Here then is how Prime Minister Stephen Harper committed Canadian military forces for another three years to the defining international conflict of this generation—a thousand people in all, at a total cost to the nation of something like $1.5-billion.
He did not stand in the House of Commons and deliver a speech. He did not summon reporters to gather around a podium. He did not request air time on the television networks. He did not attempt to assuage the 60 percent of Canadians who oppose the presence of this country’s military in Afghanistan, nor did he endeavour to persuade the 34 percent who believe we have already failed in our mission there. He did not make more than a token effort, in brief comments made a week ago on another continent, to explain why he is now committing Canadian soldiers for another three years when he once swore he would do no such thing. He did not, despite so much shouting and waving these last five years about his Support For The Troops, make any kind of equally loud gesture to account for what he is asking those troops, and by extension this country, to now do. He simply stood and responded to a question from the leader of the opposition.
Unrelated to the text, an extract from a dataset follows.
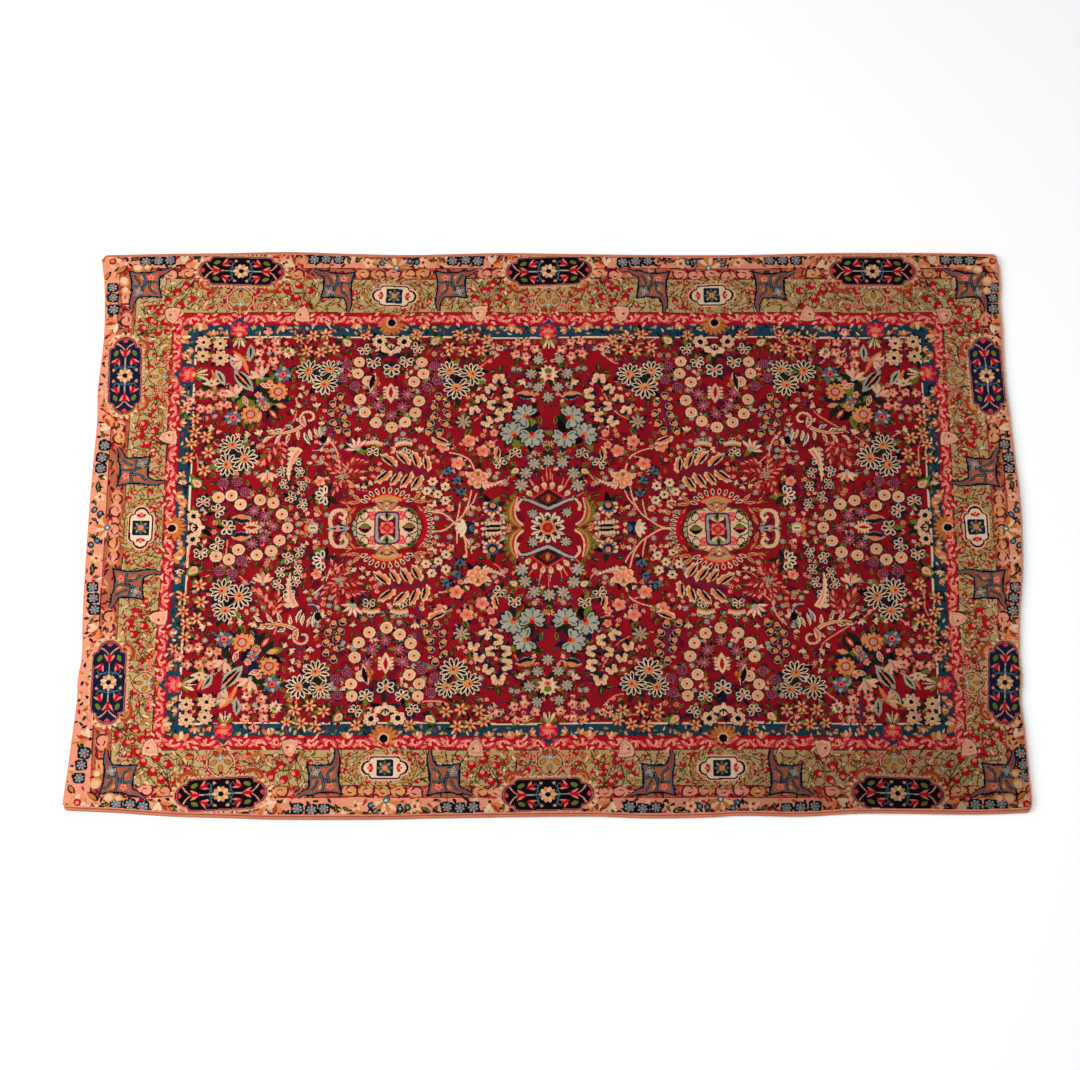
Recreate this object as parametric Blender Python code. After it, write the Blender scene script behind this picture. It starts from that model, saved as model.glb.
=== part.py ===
"""A Persian rug of the Kerman kind, lying flat on the surface under it.

Four pieces: the knotted rug itself, the overcast selvedge along each long side, and the
short worn warp ends along one end.

Frame: metres, +Z up. +X runs along the rug's length and +Y across its width. The origin
is the middle of the outer box of all four pieces, on the surface that the rug lies on.
"""
import math

import bmesh
import bpy
import numpy as np

MILLIMETRE = 0.001

# The rug as it was woven: mean lines of its outer edges.
LENGTH = 2.072
WIDTH = 1.384
CORNER_RADIUS = 0.016
GAP = 0.3 * MILLIMETRE          # between pieces that are sewn or knotted together

# The knotted rug in section.
RUG_THICKNESS = 9.0 * MILLIMETRE
PILE_ROLL = 3.0 * MILLIMETRE    # how far in, and how far down, the pile rounds over at the edge
ROLL_STEPS = 3

# The overcast selvedge in section: a flat-bottomed cord wrapped with wool.
SELVEDGE_WIDTH = 6.0 * MILLIMETRE
SELVEDGE_HEIGHT = 7.0 * MILLIMETRE
SELVEDGE_SIDES = 9

# The worn warp ends: a comb of short tufts.
TUFT_PITCH = 9.0 * MILLIMETRE
TUFT_WIDTH = 6.0 * MILLIMETRE
TUFT_THICKNESS = 3.0 * MILLIMETRE
COMB_SPINE = 2.0 * MILLIMETRE
TUFT_TAPER = 0.15               # share of its width lost on each side at the tip
TUFT_UNEVENNESS = 0.25          # share of its reach by which a tuft may fall short

SAMPLE_STEP = 0.025             # distance between outline points along a side
CORNER_STEPS = 6

# How far each outer edge stands beyond its mean line.
# Columns: place along the side from the rug's middle (m), stand-out (mm).
FAR_SIDE = (
    (-1.06, -5), (-0.89, -1), (-0.75, 1), (-0.61, 4), (-0.47, -1), (-0.33, -4), (-0.12, 1),
    (0.02, -1), (0.22, -4), (0.43, -4), (0.64, 1), (0.88, 1), (1.06, -3),
)
NEAR_SIDE = (
    (-1.06, -15), (-0.95, -10), (-0.82, -1), (-0.69, 3), (-0.60, 6), (-0.37, 6), (-0.25, 3),
    (0.08, -1), (0.20, 3), (0.33, 1), (0.40, -3), (0.53, -1), (0.66, -8), (0.91, -6), (1.06, -12),
)
LEFT_END = (
    (-0.69, 22), (-0.63, 17), (-0.58, 13), (-0.48, 6), (-0.42, 2), (-0.37, 3), (-0.32, -3),
    (-0.21, 1), (0.05, 0), (0.16, -3), (0.27, -6), (0.33, -3), (0.44, -9), (0.50, -10),
    (0.61, -4), (0.69, 8),
)
RIGHT_END = (
    (-0.69, -4), (-0.58, -8), (-0.48, -11), (-0.42, -15), (-0.37, -9), (-0.32, -11),
    (-0.21, -5), (-0.11, 6), (0.05, 11), (0.16, 6), (0.27, 1), (0.39, -4), (0.50, -2),
    (0.56, -4), (0.61, 0), (0.69, -3),
)

# How far the warp ends reach out of the right end.
# Columns: place along the end from the rug's middle (m), reach (mm).
WARP_REACH = (
    (-0.69, 4), (-0.60, 4), (-0.42, 6), (-0.30, 6), (-0.15, 4), (0.05, 4), (0.22, 6),
    (0.35, 8), (0.50, 9), (0.62, 8), (0.69, 7),
)

# Name, colour and roughness of each piece's material.
WOOL_RED = ("rug_wool", (0.36, 0.05, 0.06), 0.95)
WOOL_SALMON = ("selvedge_wool", (0.70, 0.30, 0.20), 0.9)
COTTON_CREAM = ("warp_cotton", (0.80, 0.70, 0.54), 0.95)


def table_value(rows, place):
    """Read a two-column table as a smooth curve (Catmull-Rom) at one place, in metres."""
    places = [row[0] for row in rows]
    values = [row[1] * MILLIMETRE for row in rows]
    place = min(max(place, places[0]), places[-1])
    last = len(rows) - 2
    i = min(max(int(np.searchsorted(places, place)) - 1, 0), last)
    before = max(i - 1, 0)
    after = min(i + 2, len(rows) - 1)
    span = places[i + 1] - places[i]
    t = (place - places[i]) / span
    slope_in = (values[i + 1] - values[before]) / (places[i + 1] - places[before]) * span
    slope_out = (values[after] - values[i]) / (places[after] - places[i]) * span
    start_weight = (1 + 2 * t) * (1 - t) ** 2
    end_weight = t * t * (3 - 2 * t)
    return (start_weight * values[i] + end_weight * values[i + 1]
            + t * (1 - t) ** 2 * slope_in - t * t * (1 - t) * slope_out)


def far_y(x):
    """Y of the knotted rug's far edge, inside its selvedge."""
    return WIDTH / 2 + table_value(FAR_SIDE, x) - SELVEDGE_WIDTH - GAP


def near_y(x):
    """Y of the knotted rug's near edge, inside its selvedge."""
    return -WIDTH / 2 - table_value(NEAR_SIDE, x) + SELVEDGE_WIDTH + GAP


def left_x(y):
    """X of the knotted rug's left end, where the pile runs right to the edge."""
    return -LENGTH / 2 - table_value(LEFT_END, y)


def tuft_tip_x(y):
    """X of the outermost warp ends at the right end."""
    return LENGTH / 2 + table_value(RIGHT_END, y)


def right_x(y):
    """X of the knotted rug's right end, behind the warp ends."""
    return tuft_tip_x(y) - table_value(WARP_REACH, y) - GAP


def meeting_point(end_x, side_y, x, y):
    """Where an end meets a side, from a first guess."""
    for _ in range(20):
        y = side_y(x)
        x = end_x(y)
    return x, y


def evenly(start, stop):
    """Places from start to stop, about SAMPLE_STEP apart."""
    return np.linspace(start, stop, max(2, round(abs(stop - start) / SAMPLE_STEP) + 1))


def corner_arc(before, corner, after):
    """Points inside a corner's rounding, without its two ends."""
    points = []
    for step in range(1, CORNER_STEPS):
        t = step / CORNER_STEPS
        weights = ((1 - t) ** 2, 2 * t * (1 - t), t * t)
        points.append(tuple(sum(w * p[axis] for w, p in zip(weights, (before, corner, after)))
                            for axis in (0, 1)))
    return points


def rug_outline():
    """The knotted rug's outline, anticlockwise, as named stretches of (x, y) points."""
    half_length = LENGTH / 2
    half_width = WIDTH / 2
    near_left = meeting_point(left_x, near_y, -half_length, -half_width)
    near_right = meeting_point(right_x, near_y, half_length, -half_width)
    far_right = meeting_point(right_x, far_y, half_length, half_width)
    far_left = meeting_point(left_x, far_y, -half_length, half_width)
    r = CORNER_RADIUS
    near = [(x, near_y(x)) for x in evenly(near_left[0] + r, near_right[0] - r)]
    right = [(right_x(y), y) for y in evenly(near_right[1] + r, far_right[1] - r)]
    far = [(x, far_y(x)) for x in evenly(far_right[0] - r, far_left[0] + r)]
    left = [(left_x(y), y) for y in evenly(far_left[1] - r, near_left[1] + r)]
    return {
        "near": near, "near_right": corner_arc(near[-1], near_right, right[0]),
        "right": right, "far_right": corner_arc(right[-1], far_right, far[0]),
        "far": far, "far_left": corner_arc(far[-1], far_left, left[0]),
        "left": left, "near_left": corner_arc(left[-1], near_left, near[0]),
    }


def outward_normals(points, closed):
    """Unit normals on the right-hand side of a path."""
    path = np.array(points)
    if closed:
        run = np.roll(path, -1, axis=0) - np.roll(path, 1, axis=0)
    else:
        run = np.gradient(path, axis=0)
    normals = np.stack((run[:, 1], -run[:, 0]), axis=1)
    return normals / np.linalg.norm(normals, axis=1, keepdims=True)


def add_object(name, mesh_builder, material):
    """Make a named object from a bmesh, with its own material."""
    bmesh.ops.recalc_face_normals(mesh_builder, faces=mesh_builder.faces)
    mesh = bpy.data.meshes.new(name)
    mesh_builder.to_mesh(mesh)
    mesh_builder.free()
    mesh.materials.append(material)
    piece = bpy.data.objects.new(name, mesh)
    bpy.context.collection.objects.link(piece)
    mesh.shade_smooth()
    mesh.set_sharp_from_angle(angle=math.radians(40))
    return piece


def stack_rings(rings):
    """Skin a list of equal rings of 3-D points, with a face over the first and the last."""
    builder = bmesh.new()
    loops = [[builder.verts.new(point) for point in ring] for ring in rings]
    count = len(loops[0])
    for lower, upper in zip(loops, loops[1:]):
        for i in range(count):
            j = (i + 1) % count
            builder.faces.new((lower[i], lower[j], upper[j], upper[i]))
    builder.faces.new(reversed(loops[0]))
    builder.faces.new(loops[-1])
    bmesh.ops.triangulate(builder, faces=[face for face in builder.faces if len(face.verts) > 4])
    return builder


def make_rug(outline, material):
    """The knotted rug: a flat slab whose pile rounds over at its edge."""
    points = [point for stretch in outline.values() for point in stretch]
    path = np.array(points)
    normals = outward_normals(points, closed=True)
    levels = [(0.0, 0.0)]
    for step in range(ROLL_STEPS + 1):
        turn = math.pi / 2 * step / ROLL_STEPS
        inset = PILE_ROLL * (1 - math.cos(turn))
        height = RUG_THICKNESS - PILE_ROLL + PILE_ROLL * math.sin(turn)
        levels.append((inset, height))
    rings = []
    for inset, height in levels:
        inner = path - normals * inset
        rings.append([(x, y, height) for x, y in inner])
    return add_object("knotted_rug", stack_rings(rings), material)


def selvedge_section():
    """Half-round section with a flat bottom: (outward offset, height) pairs."""
    half = SELVEDGE_WIDTH / 2
    rise = SELVEDGE_HEIGHT / 2
    section = []
    for side in range(SELVEDGE_SIDES):
        turn = 2 * math.pi * (side + 0.5) / SELVEDGE_SIDES - math.pi / 2
        height = max(0.0, rise + rise / math.cos(math.pi / SELVEDGE_SIDES) * math.sin(turn))
        section.append((half + half * math.cos(turn), min(height, SELVEDGE_HEIGHT)))
    return section


def make_selvedge(name, path_points, material):
    """One overcast selvedge, running round half of the corner at each of its ends."""
    path = np.array(path_points)
    normals = outward_normals(path_points, closed=False)
    rings = []
    for point, normal in zip(path, normals):
        ring = []
        for offset, height in selvedge_section():
            x, y = point + normal * (GAP + offset)
            ring.append((x, y, height))
        rings.append(ring)
    return add_object(name, stack_rings(rings), material)


def tuft_reach(number, y):
    """How far one tuft stands out past the comb's spine: an uneven share of the full reach."""
    unevenness = 0.5 + 0.3 * math.sin(2.9 * number) + 0.2 * math.sin(7.3 * number + 1.0)
    full = table_value(WARP_REACH, y) - COMB_SPINE
    return full * (1 - TUFT_UNEVENNESS * unevenness)


def make_warp_ends(right_stretch, material):
    """The worn warp ends: one comb of short tufts along the right end."""
    edge_x = [x + GAP for x, y in right_stretch]
    edge_y = [y for x, y in right_stretch]
    tufts = int((edge_y[-1] - edge_y[0]) / TUFT_PITCH)
    start = (edge_y[0] + edge_y[-1] - tufts * TUFT_PITCH) / 2
    taper = TUFT_WIDTH * TUFT_TAPER
    builder = bmesh.new()
    spine = []
    for number in range(tufts):
        foot = start + number * TUFT_PITCH + (TUFT_PITCH - TUFT_WIDTH) / 2
        reach = tuft_reach(number, foot)
        root = []
        for y in (foot, foot + TUFT_WIDTH):
            x = float(np.interp(y, edge_y, edge_x))
            root.append((builder.verts.new((x, y, 0.0)), builder.verts.new((x + COMB_SPINE, y, 0.0))))
        tip = [builder.verts.new((outer.co.x + reach, outer.co.y + shift, 0.0))
               for (inner, outer), shift in zip(root, (taper, -taper))]
        builder.faces.new((root[0][1], tip[0], tip[1], root[1][1]))
        spine += root
    for (inner, outer), (next_inner, next_outer) in zip(spine, spine[1:]):
        builder.faces.new((inner, outer, next_outer, next_inner))
    raised = bmesh.ops.extrude_face_region(builder, geom=builder.faces[:], use_keep_orig=True)
    top = [item for item in raised["geom"] if isinstance(item, bmesh.types.BMVert)]
    bmesh.ops.translate(builder, verts=top, vec=(0.0, 0.0, TUFT_THICKNESS))
    return add_object("warp_ends", builder, material)


def make_material(name, colour, roughness):
    """A plain wool or cotton surface."""
    material = bpy.data.materials.new(name)
    material.use_nodes = True
    shader = material.node_tree.nodes["Principled BSDF"]
    shader.inputs["Base Color"].default_value = (*colour, 1.0)
    shader.inputs["Roughness"].default_value = roughness
    shader.inputs["Metallic"].default_value = 0.0
    return material


def centre_on_origin(pieces):
    """Move every vertex so that the outer box of all the pieces has its middle over the origin."""
    corners = np.array([vertex.co[:] for piece in pieces for vertex in piece.data.vertices])
    middle = (corners.min(axis=0) + corners.max(axis=0)) / 2
    for piece in pieces:
        for vertex in piece.data.vertices:
            vertex.co.x -= middle[0]
            vertex.co.y -= middle[1]


def main():
    for old in list(bpy.data.objects):
        bpy.data.objects.remove(old)
    outline = rug_outline()
    half_arc = CORNER_STEPS // 2
    near_path = outline["near_left"][-half_arc:] + outline["near"] + outline["near_right"][:half_arc]
    far_path = outline["far_right"][-half_arc:] + outline["far"] + outline["far_left"][:half_arc]
    salmon = make_material(*WOOL_SALMON)
    pieces = [
        make_rug(outline, make_material(*WOOL_RED)),
        make_selvedge("selvedge_near", near_path, salmon),
        make_selvedge("selvedge_far", far_path, salmon.copy()),
        make_warp_ends(outline["right"], make_material(*COTTON_CREAM)),
    ]
    centre_on_origin(pieces)


main()
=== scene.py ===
"""The looks of the Persian rug: its knotted design, pile, back, selvedges and warp ends.

The design is drawn as a weaver's chart draws it: one quarter, in centimetres, which is
mirrored to the four quarters of the rug and fitted to the outline of the CAD model. Every
motif is a short function made of petals, leaves, rings and strokes. The shapes are laid
over one another on a grid of knots, and each knot takes the wool of the topmost one.
"""
import math

import bpy
import numpy as np
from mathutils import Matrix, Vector


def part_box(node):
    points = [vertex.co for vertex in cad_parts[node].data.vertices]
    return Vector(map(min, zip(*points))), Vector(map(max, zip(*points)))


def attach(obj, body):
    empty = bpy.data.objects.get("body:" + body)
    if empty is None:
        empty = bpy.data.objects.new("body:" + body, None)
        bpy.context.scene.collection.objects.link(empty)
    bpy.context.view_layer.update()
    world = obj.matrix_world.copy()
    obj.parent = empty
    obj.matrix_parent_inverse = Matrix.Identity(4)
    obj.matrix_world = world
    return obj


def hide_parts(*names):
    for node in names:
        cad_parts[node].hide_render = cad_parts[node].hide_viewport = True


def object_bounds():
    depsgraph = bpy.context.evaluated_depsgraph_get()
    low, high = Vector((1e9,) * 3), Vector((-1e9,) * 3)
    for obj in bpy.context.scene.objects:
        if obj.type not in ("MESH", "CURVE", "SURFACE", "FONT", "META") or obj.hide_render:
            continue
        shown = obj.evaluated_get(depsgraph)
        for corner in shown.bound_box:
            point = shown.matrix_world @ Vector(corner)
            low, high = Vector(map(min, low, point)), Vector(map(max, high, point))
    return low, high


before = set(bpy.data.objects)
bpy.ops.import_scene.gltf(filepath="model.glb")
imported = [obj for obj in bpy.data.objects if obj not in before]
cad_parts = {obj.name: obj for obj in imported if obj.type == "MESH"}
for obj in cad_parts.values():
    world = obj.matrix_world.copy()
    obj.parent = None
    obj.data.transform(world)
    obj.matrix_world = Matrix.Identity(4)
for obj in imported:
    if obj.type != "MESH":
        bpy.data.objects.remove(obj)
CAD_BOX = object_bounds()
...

Anyone who might still care could’ve already gleaned the relevant points from the explanations of his press secretary on the TV chat shows, from the various leaks to the press gallery and from a news conference convened by three of his ministers this afternoon to confirm what had already been leaked.
And, really, why bother doing anything more to explain or justify?
The official opposition is more or less satisfied with the result. It is not like the public is clamouring on the Hill lawn. And it is not like the press gallery is much interested in anything more. Those paid to scrutinize these matters of national importance have deduced that what matters here is that Jack Layton has somehow won and that Peter MacKay has somehow been demoted and that the Liberals have somehow been duped and that, once again, Stephen Harper has outsmarted them all.
As it is, this matter will now pass with neither a debate, nor a vote, but not quite without the indignant questions of the Bloc and the NDP.
It was the former who quibbled with the distinction between training and combat and what does or does not require, by the Prime Minister’s own words, a vote in the House. And it was the leader of the latter who was very nearly overcome by the curiosities and contradictions before him. “Can the Prime Minister tell us,” Jack Layton demanded, “did he break his promise to bring our troops home?”
Mr. Harper could not. Or, at the very least, he would not. “Once again, Mr. Speaker, let me be very clear,” the Prime Minister graciously offered. “The mission that we are authorizing going forward does not authorize combat. Our soldiers will be training Afghan personnel on bases and in classrooms. We are very clear on that.”
That thus clarified, Mr. Harper retreated to where he could bravely stand behind the men and women of the Canadian Forces. “Our Canadian Forces have served in Afghanistan for almost 10 years,” he said. “They have taken a lot of casualties. It is important we honour the sacrifice they made, important that we do things to make sure that we consolidate those gains. We are very proud of the work that our Canadian Forces have done and that we will be doing in Afghanistan.”
The NDP leader redirected his complaint. “Mr. Speaker, the Prime Minister campaigned on a promise and that promise was that, when we were to send our troops abroad, there would be a vote in the House of Commons. He did that in 2006, he did that in 2008, but now the government is combining with the Liberals to break that promise to allow Canadians to have the right to have their Parliament vote on whether we put our troops in harm’s way,” he said. “If it is the right thing to do, why not bring it to a vote in this Chamber?”
This seemed a profoundly worthy question. Hopefully one day it will be answered.
“Mr. Speaker, we have never in this House of Commons put to a vote missions that do not involve combat. The government’s actions here respect the parliamentary motion,” Mr. Harper responded—these two sentences having the benefit of being both true and having nothing to do with the question asked.
The Prime Minister pivoted then to a denunciation of NDP’s views on military policy, even managing to work in a reference to September 11.
That was more or less that, the Liberals choosing to use the next questions for the purposes of delighting in rumours that the Defence Minister might be quitting soon, the government delighting in the opportunity to gush about how happy they were to have Defence Minister for however much longer he’ll be here.
Afterward it was Mr. Ignatieff, not Mr. Harper, not even Mr. Harper’s press secretary, who was out in the foyer, being made to explain and justify this nation’s mission in Afghanistan to a pack of eager, doubtful reporters. Had the Prime Minister stepped out of his office on the floor above and gazed down upon the scene, he no doubt would have been assured that he had not erred in saying so little.
The Stats. Afghanistan, 11 questions. Ethics, seven questions. Poverty, six questions. The environment, four questions. Veterans, the Defence Minister, the military and crime, two questions each. Privacy, the G20 and aboriginal affairs, one question each.
Peter MacKay, nine answers. Stephen Harper, seven answers. John Baird and Ed Komarnicki, six answers each. Lawrence Cannon, three answers. Rob Nicholson and Rona Ambrose, two answers each. Jacques Gourde, Andrew Saxton, Vic Toews and Chuck Strahl, one answer each.